[start of DATA PROVIDED]

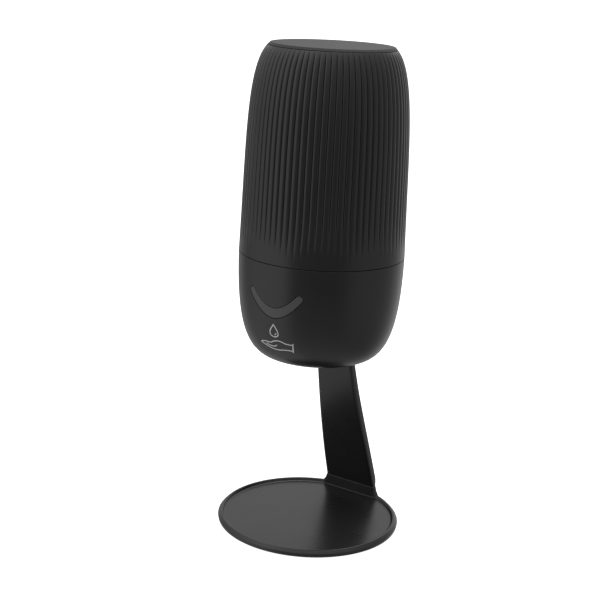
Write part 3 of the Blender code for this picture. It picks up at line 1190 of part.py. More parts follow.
def build_lid():
    """The flat lid with its skirt, and the gasket in the skirt's groove."""
    skirt = MOUTH_RADIUS - SKIRT_CLEARANCE
    gasket_z = LID_EDGE_Z - GASKET_DROP
    groove = GASKET_GROOVE_HEIGHT / 2
    skirt_low = LID_EDGE_Z - SKIRT_LENGTH
    turned("tank_lid", [
        (0.0, BODY_TOP_Z),
        (BODY_TOP_RADIUS - LID_EDGE_ROUND, BODY_TOP_Z),
        (tank_radius(BODY_TOP_Z - LID_EDGE_ROUND), BODY_TOP_Z - LID_EDGE_ROUND),
        (tank_radius(LID_EDGE_Z), LID_EDGE_Z),
        (skirt, LID_EDGE_Z),
        (skirt, gasket_z + groove),
        (skirt - GASKET_GROOVE_DEPTH, gasket_z + groove),
        (skirt - GASKET_GROOVE_DEPTH, gasket_z - groove),
        (skirt, gasket_z - groove),
        (skirt, skirt_low),
        (skirt - SKIRT_THICKNESS, skirt_low),
        (skirt - SKIRT_THICKNESS, BODY_TOP_Z - LID_PLATE),
        (0.0, BODY_TOP_Z - LID_PLATE)], LID_PLASTIC, BODY_STEPS)
    hoop("lid_gasket", skirt - GASKET_GROOVE_DEPTH + GASKET_RADIUS + GAP, GASKET_RADIUS,
         gasket_z, BLACK_RUBBER)


def main():
    """Builds every piece of the dispenser."""
    build_stand()
    build_bowl()
    build_bottom_cover()
    build_socket()
    build_chassis()
    build_motor()
    build_pump()
    build_tubes()
    build_foam_head()
    build_sensor()
    build_battery()
    build_main_board()
    build_port_cover()
    build_key()
    build_key_board()
    build_tank()
    build_tank_fittings()
    build_lid()


main()
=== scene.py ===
"""An automatic foam soap dispenser on its stand, dressed for its picture.

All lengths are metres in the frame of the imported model: +Z is up, the front looks along -Y, and the
origin is the middle of the underside of the tray.
"""

import logging
import math
from collections.abc import Sequence
from dataclasses import dataclass
from enum import Enum

import bmesh
import bpy
import numpy as np
from bpy.types import Material, Node, NodeSocket, NodeTree, Object
from mathutils import Matrix, Vector


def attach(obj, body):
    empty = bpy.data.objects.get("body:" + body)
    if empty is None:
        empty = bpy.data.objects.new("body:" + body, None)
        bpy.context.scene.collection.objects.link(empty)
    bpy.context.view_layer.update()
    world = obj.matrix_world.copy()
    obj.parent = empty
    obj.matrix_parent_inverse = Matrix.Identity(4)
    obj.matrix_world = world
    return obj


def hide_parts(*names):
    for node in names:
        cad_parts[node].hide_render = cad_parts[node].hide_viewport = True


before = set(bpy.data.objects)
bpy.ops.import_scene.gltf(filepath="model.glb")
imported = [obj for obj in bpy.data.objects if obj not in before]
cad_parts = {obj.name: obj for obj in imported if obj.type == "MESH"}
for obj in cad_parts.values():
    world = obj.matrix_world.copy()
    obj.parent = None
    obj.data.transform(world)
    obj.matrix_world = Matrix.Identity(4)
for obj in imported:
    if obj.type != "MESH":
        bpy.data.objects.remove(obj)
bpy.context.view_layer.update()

LOG = logging.getLogger("soap_dispenser")
FINE_POINTS = 1200

Point = tuple[float, float]
Place = tuple[float, float, float]
Colour = Place


class Joining(Enum):
    """How a second solid changes the first."""

    CUT = "DIFFERENCE"
    KEEP_INSIDE = "INTERSECT"
    ADD = "UNION"


class Body(Enum):
    """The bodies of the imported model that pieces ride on."""

    STAND = "stand"
    DISPENSER = "dispenser"
    LID = "lid"
    KEY = "key"
    PORT_COVER = "port_cover"


# --- Outlines ---


def bezier(knots: Sequence[Point], count: int) -> np.ndarray:
    """Points along a cubic curve.

    Args:
        knots: start, two handles and end.
        count: how many points.

    Returns:
        An array of count rows of two numbers.
    """
    start, first, second, end = (np.array(k, float) for k in knots)
    s = np.linspace(0.0, 1.0, count)[:, None]
    return (1 - s) ** 3 * start + 3 * (1 - s) ** 2 * s * first + 3 * (1 - s) * s**2 * second + s**3 * end


def rounded(corners: Sequence[Place], closed: bool = False, steps: int = 5) -> list[Point]:
    """A line through corners, each turned into an arc with a short straight on both sides.

    Args:
        corners: across, up and the radius of the arc there.
        closed: whether the last corner is joined to the first.
        steps: how many faces an arc has.

    Returns:
        The points of the line.
    """
    points: list[Point] = []
    count = len(corners)
    for i, (x, z, radius) in enumerate(corners):
        here = Vector((x, z))
        if radius <= 0.0 or (not closed and i in (0, count - 1)):
            points.append((x, z))
            continue
        before = (here - Vector(corners[i - 1][:2])).normalized()
        after = (Vector(corners[(i + 1) % count][:2]) - here).normalized()
        turn = before.angle(after, 0.0)
        run = radius * math.tan(turn / 2)
        inward = (after - before).normalized()
        centre = here + inward * (radius / math.cos(turn / 2))
        start = here - before * run
        support = radius / 2
        points.append(tuple(start - before * support))
        first = start - centre
        way = 1.0 if before.x * after.y - before.y * after.x > 0 else -1.0
        for step in range(steps + 1):
            angle = way * turn * step / steps
            c, s = math.cos(angle), math.sin(angle)
            points.append((centre.x + first.x * c - first.y * s, centre.y + first.x * s + first.y * c))
        points.append(tuple(here + after * (run + support)))
    return points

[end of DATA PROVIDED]

#### [EXERCISE TASK]
Only the lines from the top of the data through the line that contains "gasket_z, BLACK_RUBBER)" should be quoted, exactly as they stand.

#### [TASK RESPONSE]
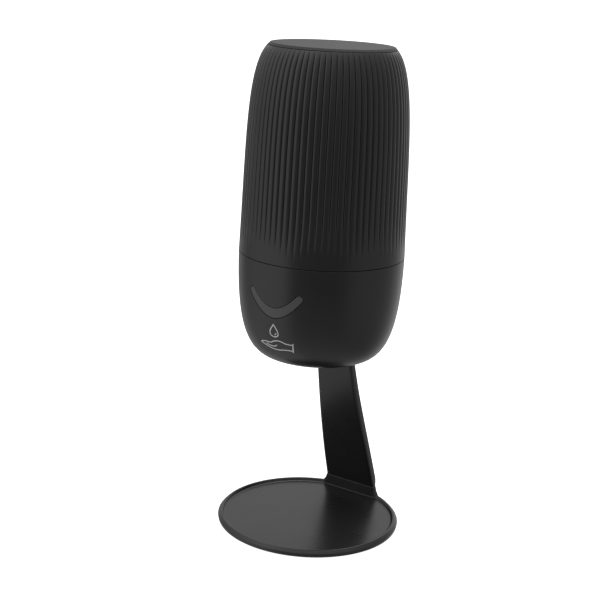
Write part 3 of the Blender code for this picture. It picks up at line 1190 of part.py. More parts follow.
def build_lid():
    """The flat lid with its skirt, and the gasket in the skirt's groove."""
    skirt = MOUTH_RADIUS - SKIRT_CLEARANCE
    gasket_z = LID_EDGE_Z - GASKET_DROP
    groove = GASKET_GROOVE_HEIGHT / 2
    skirt_low = LID_EDGE_Z - SKIRT_LENGTH
    turned("tank_lid", [
        (0.0, BODY_TOP_Z),
        (BODY_TOP_RADIUS - LID_EDGE_ROUND, BODY_TOP_Z),
        (tank_radius(BODY_TOP_Z - LID_EDGE_ROUND), BODY_TOP_Z - LID_EDGE_ROUND),
        (tank_radius(LID_EDGE_Z), LID_EDGE_Z),
        (skirt, LID_EDGE_Z),
        (skirt, gasket_z + groove),
        (skirt - GASKET_GROOVE_DEPTH, gasket_z + groove),
        (skirt - GASKET_GROOVE_DEPTH, gasket_z - groove),
        (skirt, gasket_z - groove),
        (skirt, skirt_low),
        (skirt - SKIRT_THICKNESS, skirt_low),
        (skirt - SKIRT_THICKNESS, BODY_TOP_Z - LID_PLATE),
        (0.0, BODY_TOP_Z - LID_PLATE)], LID_PLASTIC, BODY_STEPS)
    hoop("lid_gasket", skirt - GASKET_GROOVE_DEPTH + GASKET_RADIUS + GAP, GASKET_RADIUS,
         gasket_z, BLACK_RUBBER)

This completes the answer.